Now we do what makes us happy, but some things we do does not make another happy, so they choose to retaliate, and I feel I want to go off track here because the subject is getting too damn fucking long fucking winded for me to continue.

So to conclude this post to cover up for the weeks I haven’t been updating: we all fucking die, get over it, do what the fuck you want, just don’t fucking bother me and I won’t fucking sew your ass to your face, motherfuckers.

And to that mental woman I’m dating right now: I would like to say that it’s fun having a facial with you (yes, people, I actually go for facials.) and please don’t make fun of me when  we’re having our mani-pedi (yes, manicures and pedicures too, you know what’s worse, having your psychotic girlfriend bring home your baby pillow, because she misses you and you have nothing to miss her by, I know that sounds awfully sickening, but I am a sickening guy, but some girls find that attractive, take Jane for example)
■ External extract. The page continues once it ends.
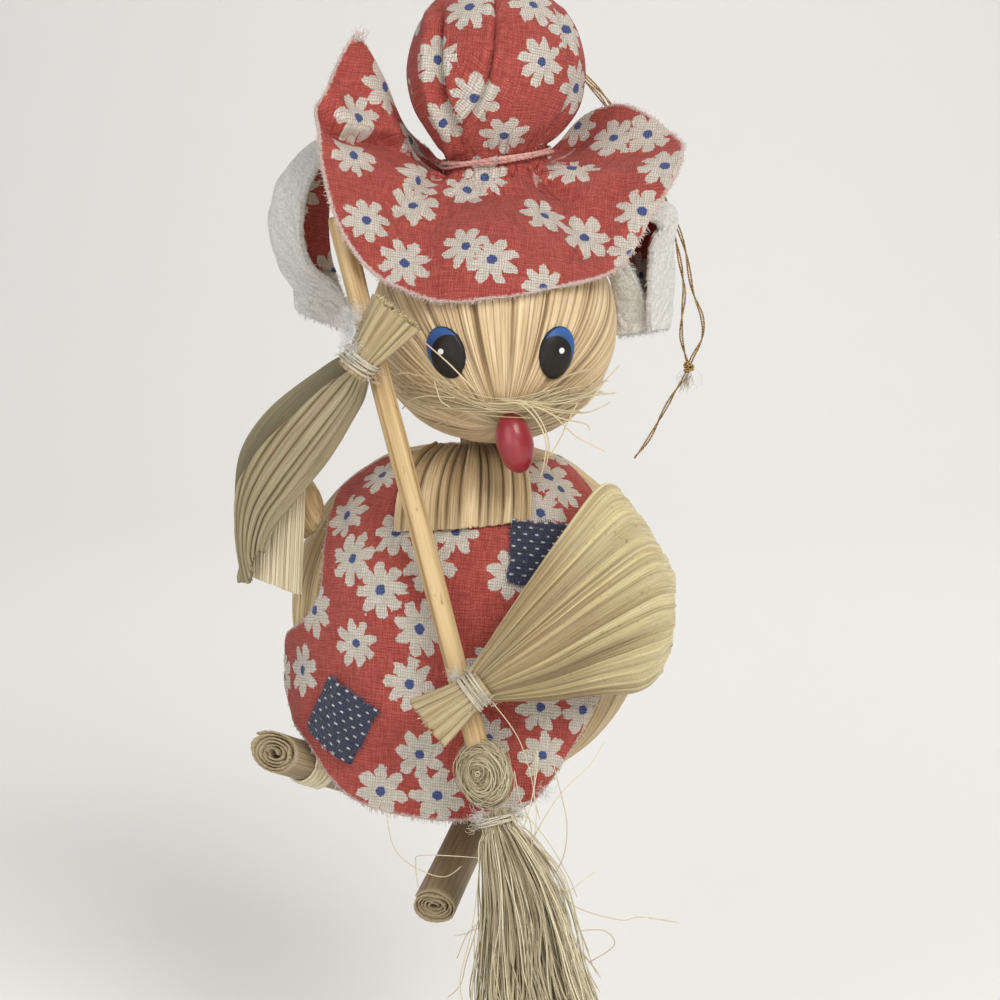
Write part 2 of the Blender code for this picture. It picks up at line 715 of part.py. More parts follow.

And to those who always ask why I fling and change my girlfriends so much, well, my answer to that: I don’t fucking know, and stop paying attention to my life, but don’t leave me alone, I’ll miss all of you, cause I’m secretly happy when people talk about me… Jane’s going to kill me now, and so will all of you, well, I’m a walking bullseye and you just want to shoot me in the face with a .44 magnum don’t ya?

Cause the only problem in life is that everyone, well, almost, take life too fucking seriously!

Take for example:

“I lost my phone, I feel so naked”

Well good riddance, you never needed one anyway.

What I’m really trying to say is, we’ve been watching all these bloody movies and dramas, we feel as if we, as people, have to compensate for it by taking measures just to make sure we keep up with it, to the point of desensitization, and soon, there will come a point we’ll be walking around complaining to the guy who’s doing an air doggy (the act of gesturing a doggy-style sex motion to an open space) that we’re trying to breathe and he’s fucking the air up for us.

Go to hell I hate you people!

Oooooo-kaaaaaaay… come back, come back, I was just kidding, I don’t hate you, you’re going to die anyway, so what’s there to hate?